My classroom was a sort of “dumping ground” at one point in my career.
The counselor, Mr. H., had a habit of coming to me with a timid smile and saying, “I have a kid for you who you’ll just love.”
That was code for “I need to put a ‘bad’ kid in your class who’s gotten kicked out by another teacher.””
I sighed and answered, “Well, alright.” And thus, in walked Josh.
Some kids put up a little wall to prevent others from knowing their vulnerabilities. Josh had military-grade body armor.
He was a typical, tough-acting, fourteen-year-old boy smack in the middle of adolescence, something to prove but nothing to prove it with just yet.
He didn’t like school and school didn’t like him.
The mention of Josh’s name yielded growls and steam in three grade levels of middle-school teachers.
I got him for four periods during his eighth-grade year.
He was in my history class, my study hall, my “student assistant” period, and he sat in my room during another teacher’s class, with whom he “didn’t get along.”
He worked some, but mostly, he drew lots and lots of pictures.
He brought with him frustration from other classes every day and would come in angrily, ignore me, and get out a paper.
I let him draw, but I frequently complained to him that he ought to be doing work for his other teachers.
He was difficult, so I just left him alone most of the time.
Pretty soon, Josh and I had come to an understanding. He held it together just enough to keep me sane.
When he was finished with his work for me, he would ask for paper and pencils to draw.
I would reluctantly agree, as I knew it was not a battle I needed to pick during my busy day.
Other teachers had complained over and over that he drew pictures in their classes, so I was reluctant to encourage him.
He left a folder in my classroom with his drawings, but I never looked at it. I made it through the year, just barely, with my Josh-heavy experience.
At the end of the school year, I spoke briefly with Josh’s mother.
She explained that Josh’s father had been deployed for over fourteen months to Iraq and was frequently in combat.
I do not know how I didn’t know this — no one at the school had mentioned it.
I suppose there were so many deployments among our military families that it was overlooked.
Josh had to help her take care of his younger brother with special needs.

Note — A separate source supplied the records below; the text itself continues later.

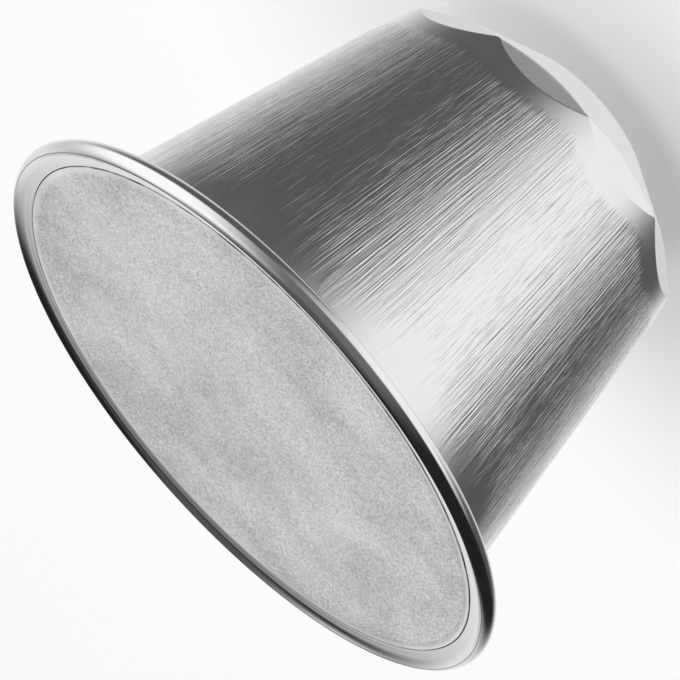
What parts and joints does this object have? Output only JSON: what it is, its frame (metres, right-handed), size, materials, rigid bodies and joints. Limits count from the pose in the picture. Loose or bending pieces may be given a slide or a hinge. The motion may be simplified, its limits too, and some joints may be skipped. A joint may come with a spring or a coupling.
{
  "type": "coffee pod",
  "caption": "Sealed tapered metal coffee pod with a ring of flat facets round its shoulder, a rolled flange, a flat foil lid and a sealing bead behind the flange.",
  "frame": {"origin": "centre of the narrow end's flat face, which the pod stands on", "axes": "+Z along the pod's axis from the narrow end to the lid; -Y through one cusp between two shoulder facets"},
  "size_m": [0.037, 0.037, 0.0263],
  "materials": {
    "cup_metal": "bright aluminium with fine lengthwise brushed lines on the wall, smooth on the facets, flange and narrow end",
    "lid_foil": "matte fibrous foil with soft shallow undulations and a smooth sealed margin",
    "bead_rubber": "soft satin grey"
  },
  "bodies": {
    "root": {"sealed_cup": "cup_metal", "foil_lid": "lid_foil", "sealing_bead": "bead_rubber"}
  },
  "joints": []
}
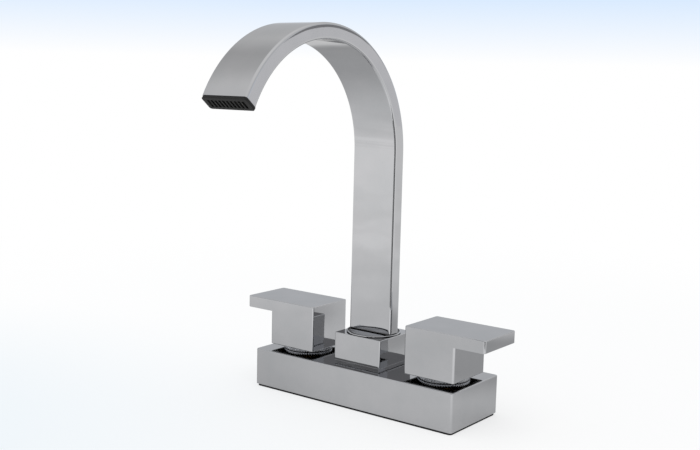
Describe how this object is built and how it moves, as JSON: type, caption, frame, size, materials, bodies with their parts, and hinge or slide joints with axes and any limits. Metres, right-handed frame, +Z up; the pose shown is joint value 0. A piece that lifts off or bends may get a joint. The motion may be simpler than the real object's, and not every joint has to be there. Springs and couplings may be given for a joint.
{
  "type": "basin mixer tap",
  "caption": "Chromed basin mixer tap: rectangular base, square lever handles that open by a quarter turn, square collar and a flat swan-neck spout that swivels, with a slotted black outlet.",
  "frame": {"origin": "on the deck plane, under the axis on which the spout turns, midway between the two valves", "axes": "+X along the base to the user's right, -Y towards the user (the way the spout reaches), +Z up"},
  "size_m": [0.174, 0.1566, 0.2226],
  "materials": {
    "chrome": "mirror polished chrome plate",
    "cast_brass": "sand-cast brass, satin",
    "turned_brass": "turned brass, bright",
    "gasket_rubber": "matt EPDM foam",
    "seal_rubber": "smooth nitrile rubber",
    "black_acetal": "machined acetal",
    "white_acetal": "moulded acetal",
    "black_plastic": "moulded ABS, satin",
    "ceramic": "lapped alumina ceramic, opaque",
    "spring_steel": "stainless steel"
  },
  "bodies": {
    "base": {"deck_gasket": "gasket_rubber", "base_cover": "chrome", "waterway": "cast_brass", "collar": "chrome", "gland_nut": "turned_brass", "glide_ring": "black_acetal", "headwork_left": "turned_brass", "headwork_right": "turned_brass", "headwork_o_ring_left": "seal_rubber", "headwork_o_ring_right": "seal_rubber", "seat_seal_left": "seal_rubber", "seat_seal_right": "seal_rubber", "fixed_disc_left": "ceramic", "fixed_disc_right": "ceramic", "knurled_ring_left": "chrome", "knurled_ring_right": "chrome"},
    "left_handle": {"handle_left": "chrome", "spindle_left": "turned_brass", "moving_disc_left": "ceramic", "spindle_o_ring_left": "seal_rubber", "spindle_clip_left": "spring_steel", "set_screw_left": "spring_steel"},
    "right_handle": {"handle_right": "chrome", "spindle_right": "turned_brass", "moving_disc_right": "ceramic", "spindle_o_ring_right": "seal_rubber", "spindle_clip_right": "spring_steel", "set_screw_right": "spring_steel"},
    "spout_body": {"spout": "chrome", "spout_shank": "turned_brass", "spout_o_rings": "seal_rubber", "split_ring": "white_acetal", "outlet_insert": "white_acetal", "outlet_seal": "seal_rubber", "outlet_grille": "black_plastic"}
  },
  "joints": [
    {"name": "left_handle_turn", "type": "hinge", "parent": "base", "child": "left_handle", "pos_m": [-0.0508, 0, 0.04], "axis": [0, 0, 1], "range_deg": [0, 90]},
    {"name": "right_handle_turn", "type": "hinge", "parent": "base", "child": "right_handle", "pos_m": [0.0508, 0, 0.04], "axis": [0, 0, 1], "range_deg": [-90, 0]},
    {"name": "spout_swivel", "type": "hinge", "parent": "base", "child": "spout_body", "pos_m": [0, 0, 0.04], "axis": [0, 0, 1], "range_deg": [-60, 60]}
  ]
}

He hadn’t had a good year at school, but he’d had an even worse year at home.
The stress of the deployment had taken a toll on his family.
Because Josh liked to draw, the family psychologist suggested he draw whenever he felt frustrated or angry or sad or scared.
He drew all the time at home too. I felt so terrible.
Josh’s mother gave me a beautiful, handmade book. It had several of the most amazing drawings I had ever seen, and a couple of photos of Josh “to remember him by,” since they would be moving soon.
I couldn’t believe he was so talented and I had never taken a moment to notice.
He had drawn me working at my desk, the view out the classroom window, the furniture in my classroom, vegetables, fruits, and many other things. Amazing.
When I asked why she had given the book to me, she explained that she knew what a difficult child he was.
She told me that I was the only teacher who had not thrown his drawings away.
She said Josh had actually described me to the family psychologist as the “glue” that held his world together since his dad left, and that I was the only teacher who was kind to him.
Because I let him draw when he was sad or angry, he wanted me to have the book to say “thank you.”
She said he was too embarrassed to give me the book himself. She gave me a tearful hug, and she left. I have not seen them since.
I do think about Josh lots; I have one of his pieces — a radish — framed in my kitchen.
I am grateful that he thought of me as his school glue. But I regret not taking more advantage of a situation in which I could have more of an inspiration and encouragement to a young man who needed me.
I will not miss the opportunity again. I look for it in every encounter.
A teacher’s job is difficult. We forget sometimes, however, that day-to-day life can be far more difficult for many of our students.
I try to find something special for every student, but because of Josh, I try harder with the “complicated” kids.
I knew I had been kind, as difficult as it was sometimes, but I never knew I was glue — my very unintended proudest moment.
I knew I had tried to be kind as difficult as it was sometimes, but I never knew I was glue – my eye opener.
but now I want to be more than glue; I want to be the cement stepping stone to encourage a child to the next level.
THE MORAL: You never can tell what type of impact you make on another’s life by your actions or lack of action. Consider this fact in your venture thru life.